Digital Functions and Data Reconstruction: Digital-Discrete Methods
provides a solid foundation to the theory of digital functions and its
applications to image data analysis, digital object deformation, and
data reconstruction. This new method has a unique feature in that it is
mainly built on discrete mathematics with connections to classical
methods in mathematics and computer sciences.

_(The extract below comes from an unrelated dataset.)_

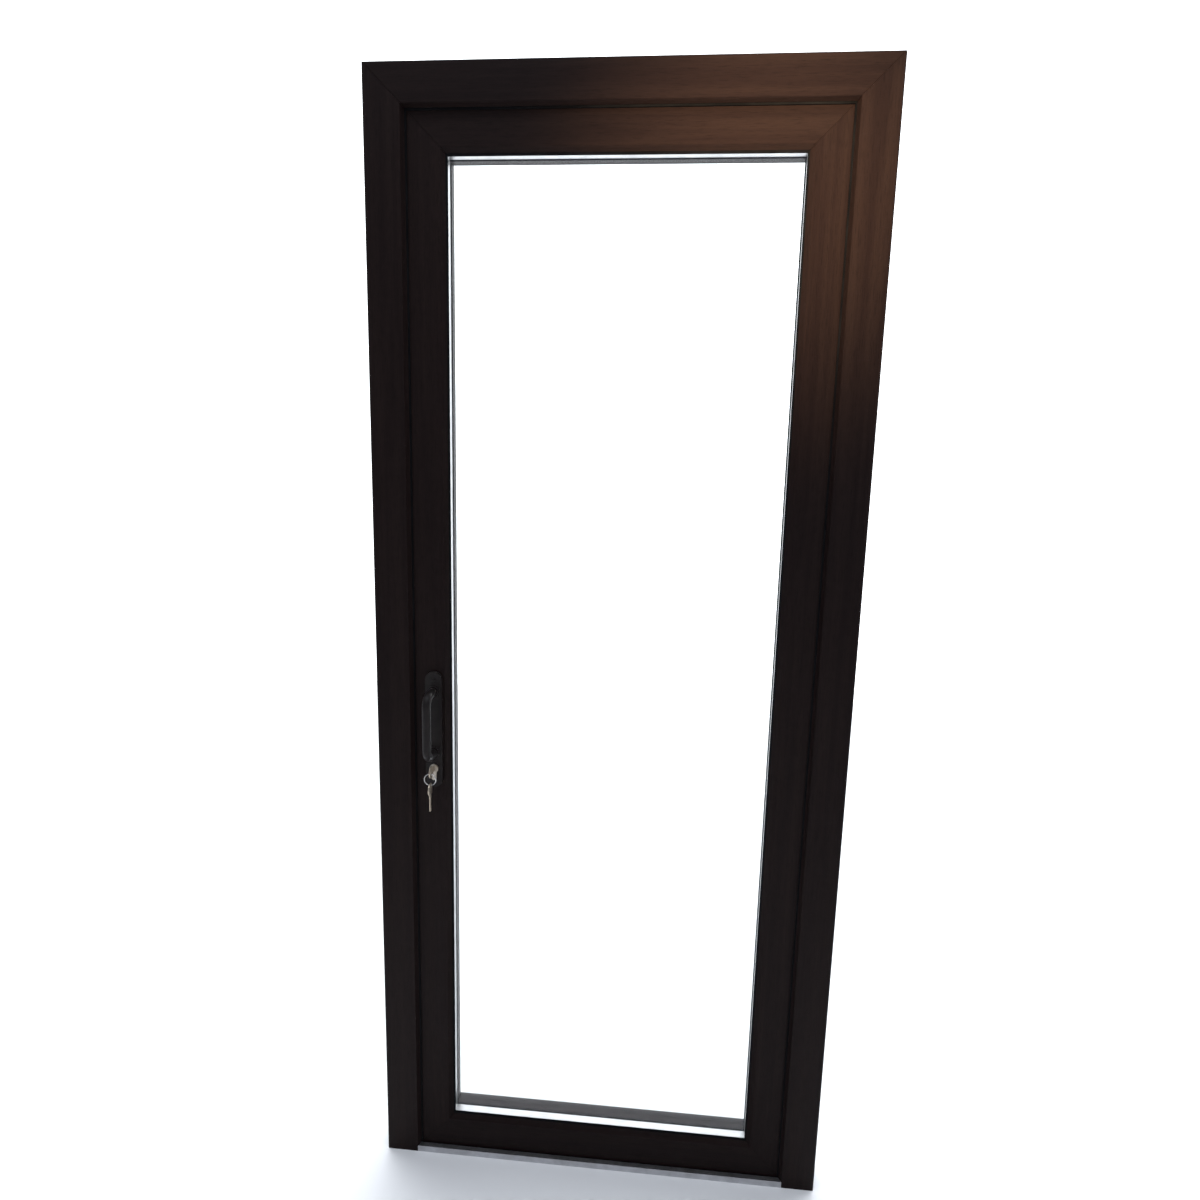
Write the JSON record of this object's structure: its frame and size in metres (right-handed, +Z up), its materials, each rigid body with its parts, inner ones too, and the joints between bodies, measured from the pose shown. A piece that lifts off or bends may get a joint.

Digitally continuous functions and gradually varied functions were
developed in the late 1980s. A. Rosenfeld (1986) proposed digitally
continuous functions for digital image analysis, especially to describe
the "continuous" component in a digital image, which usually indicates
an object. L. Chen (1989) invented gradually varied functions to
interpolate a digital surface when the boundary appears to be
continuous. In theory, digitally continuous functions are very similar
to gradually varied functions. Gradually varied functions are more
general in terms of being functions of real numbers; digitally
continuous functions are easily extended to the mapping from one digital
space to another.
This will be the first book about digital functions, which is an
important modern research area for digital images and digitalized data
processing, and provides an introduction and comprehensive coverage of
digital function methods. Digital Functions and Data Reconstruction:
Digital-Discrete Methods offers scientists and engineers who deal with
digital data a highly accessible, practical, and mathematically sound
introduction to the powerful theories of digital topology and functional
analysis, while avoiding the more abstruse aspects of these topics.